To have lived decades in Greater Johnstown is to have experienced the steady drip of losses year after year after year.
In no particular order, during my lifetime I’ve seen us lose our steelmaking industry, a host of supporting companies, most of our underground coal mining, our low crime rate, a large amount of our population, many of our formerly desirable residential areas, downtown department stores, hilltop malls, local ownership of media outlets, functioning infrastructure and even success at the once-proud Johnstown High School football program.
Of late, we’ve gotten word of another impending loss, that being the Thunder in the Valley motorcycle event that likely won’t be back next summer. I’ve written of this before, but felt compelled to write again because the local newspaper was out with yet another tale regarding Thunder in its most recent weekend edition.
Curiously, the story led with the assertion that putting a “precise” economic value on what losing the event would cost “is not possible.” I’ve been saying that for years, but from the standpoint that the impact is overestimated in keeping with promoting the all-tourism-all-the-time mantra we hear constantly being pitched as our economic salvation.
The thing that stuck out in my mind is that I seem to recall vividly the $20 million number being offered a lot in regard to Thunder.
As an aside, I pride myself on my memory, although a flood of TV advertising suggests someone my age (68) needs chemical aid to recall what they had for yesterday’s dinner.
In a self-performed memory test, just last week I called a former Tribune-Democrat colleague, Mike Mastovich, who is the hockey history guru of Johnstown.
I was recalling the days when we had a very good minor league team, the Jets, and they played a Czech national team. I wanted Mike to confirm my recollection that it was in the late 1960s, possibly 1968, and the Czechs had won, 8-4. He checked this in one of his books. Bingo. Bingo. Bingo.
Further research by me revealed that earlier in 1968 the Czechs had won silver medals at the Winter Olympics, behind the Soviet Union team and ahead of the Canadian team.
The Jets eventually became another another Johnstown loss decades back, to be replaced by the Chiefs and now the current Tomahawks, who will end up leaving some day, too.
Back to Thunder: A quick internet search confirmed my $20 million recollections to be accurate.
I found entries on the WJAC-TV web site for 6/27/17 ($20 million) and for 6/28/21 ($20 million).
There also was a 5/23/20 posting on the Tribune-Democrat’s web site, under the byline of the very same guy who wrote the Saturday 9/16/23 piece. That 2020 story, lamenting the COVID forced cancellation of Thunder, cited an “estimated $15 million to $20 million annually” pumped into the region by the event.
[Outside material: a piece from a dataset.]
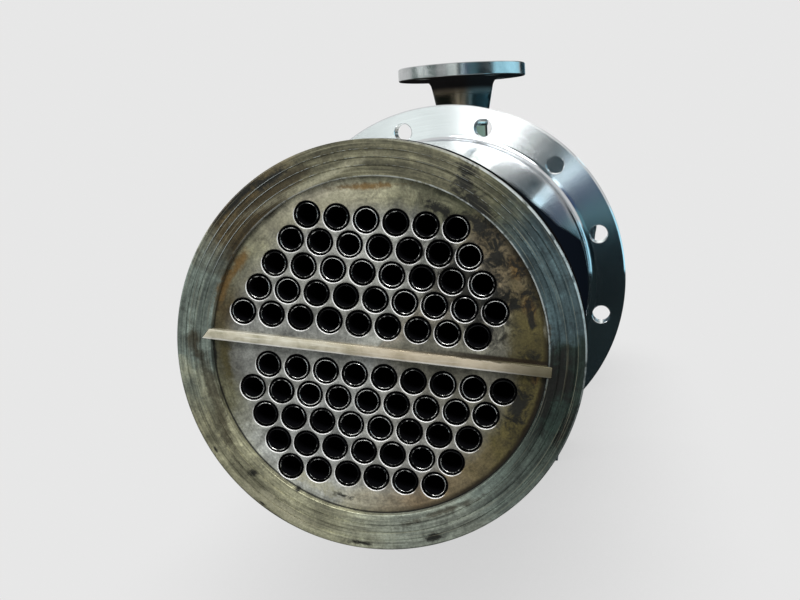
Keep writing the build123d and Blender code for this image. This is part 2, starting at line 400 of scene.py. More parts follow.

There was no citation for the source of this estimate. But I’m wondering how just a few years later the best the story could do was an estimate of “millions of dollars” with the disclaimer that exact numbers are impossible to determine?
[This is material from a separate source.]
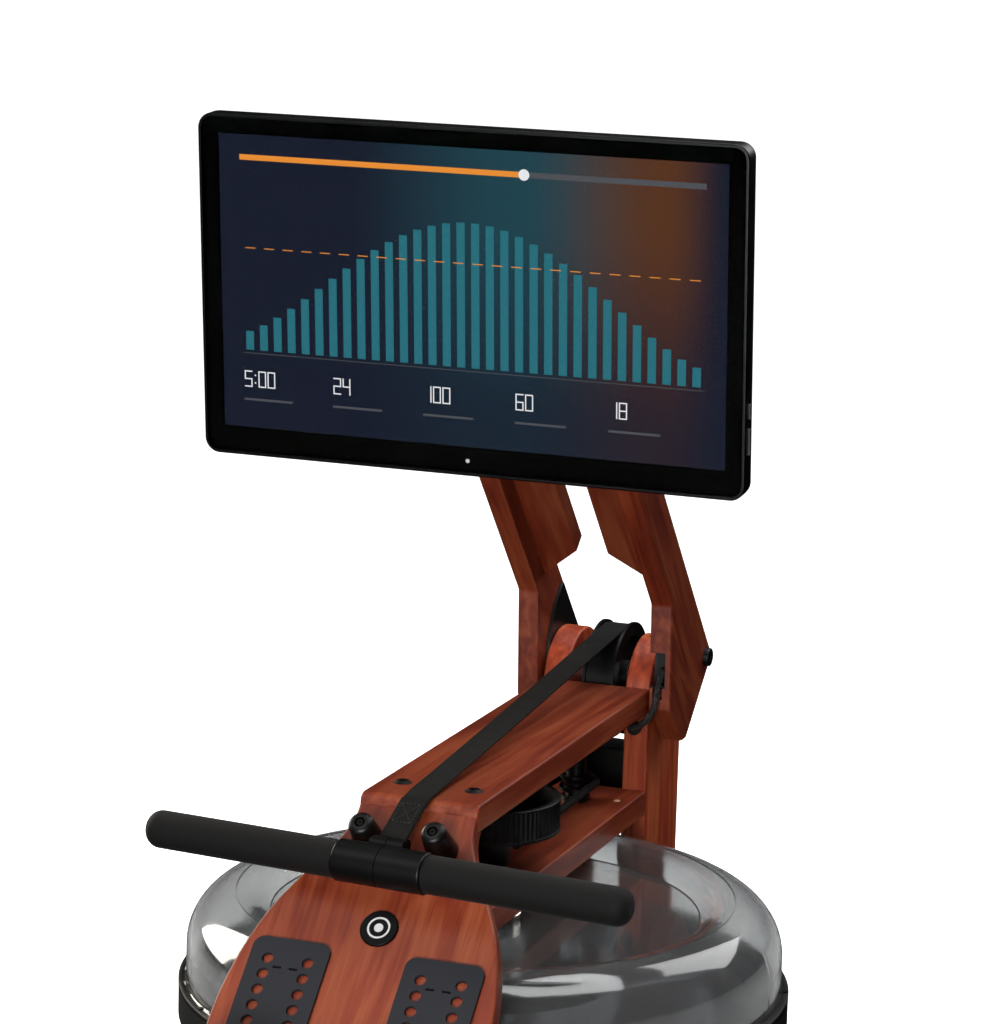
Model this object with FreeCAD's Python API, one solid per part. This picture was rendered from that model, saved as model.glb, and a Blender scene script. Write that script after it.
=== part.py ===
import FreeCAD, Part
import math
import os

# Water-resistance rowing machine with a folding screen neck.
# Millimetres. +X is the rower's right, +Y the way the rower faces, +Z up, floor at Z 0.
# The model is drawn about the water tank's axis (X 0, Y 0) and moved at export so that
# the origin lies at the middle of the footprint.

V = FreeCAD.Vector
OUT = "parts"
os.makedirs(OUT, exist_ok=True)

# ---- driving dimensions ----
FRONT_Y = 436.0            # front of the transport wheels
REAR_Y = -1684.0           # rear end of the rails
ORIGIN_Y = (FRONT_Y + REAR_Y) / 2

DECK_NEAR = -175.0         # rower's end of the top deck
UP_Y0 = 297.0              # rower's side of the uprights
UP_DEPTH = 108.0
UP_IN = 31.0               # uprights, inner and outer faces
UP_OUT = 56.0
UP_TOP = 513.0
UP_CORNER = 53.9
DECK_TOP = 470.0
BOARD_T = 25.0             # deck boards
DECK_HALF = 56.0
LOWER_TOP = 365.5
LOWER_HALF = 56.0

RAIL_TOP = 166.0           # rail top beside the tank axis
RAIL_SLOPE = 0.028         # rise per mm towards the rear
RAIL_H = 90.0
RAIL_IN = 56.0
RAIL_OUT = 86.0
TRACK_T = 6.0
TRACK_X = (RAIL_IN + RAIL_OUT) / 2
FOOT_H = 12.0
BAR_H = 40.0
BAR_HALF = 170.0
FOOT_X = 148.0
FRONT_BAR_Y = 351.0
REAR_BAR_Y = -1600.0
BAR_W = 62.0

BOARD45_Z = 460.0          # top edge of the sloping footboard's face
FOOTBOARD_T = 18.0
PLATE_IN = 35.0
PLATE_OUT = 107.0
PLATE_TOP = 142.5          # distance down the footboard
PLATE_END = 366.0
HOLE_R = 5.2
HOLE_PITCH = 15.1
HOLE_FIRST = 163.0
HOLE_SPACING = 37.5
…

Why not recycle the oft-used $20 million estimate?
Allow me to leave you with a story, perhaps apocryphal, that I’ve seen attributed to the former British Prime Minister Winston Churchill.
As the story goes, Churchill inquired of a woman at a dinner whether she would sleep with him for a million pounds (back when British pounds were worth much more than U.S. dollars). She would.
Churchill was then said to have asked, “What about five pounds?” to which the indignant woman replied words to the effect of, What sort of woman do you think I am?
Replied Churchill: We’ve already established that. We’re just haggling about price.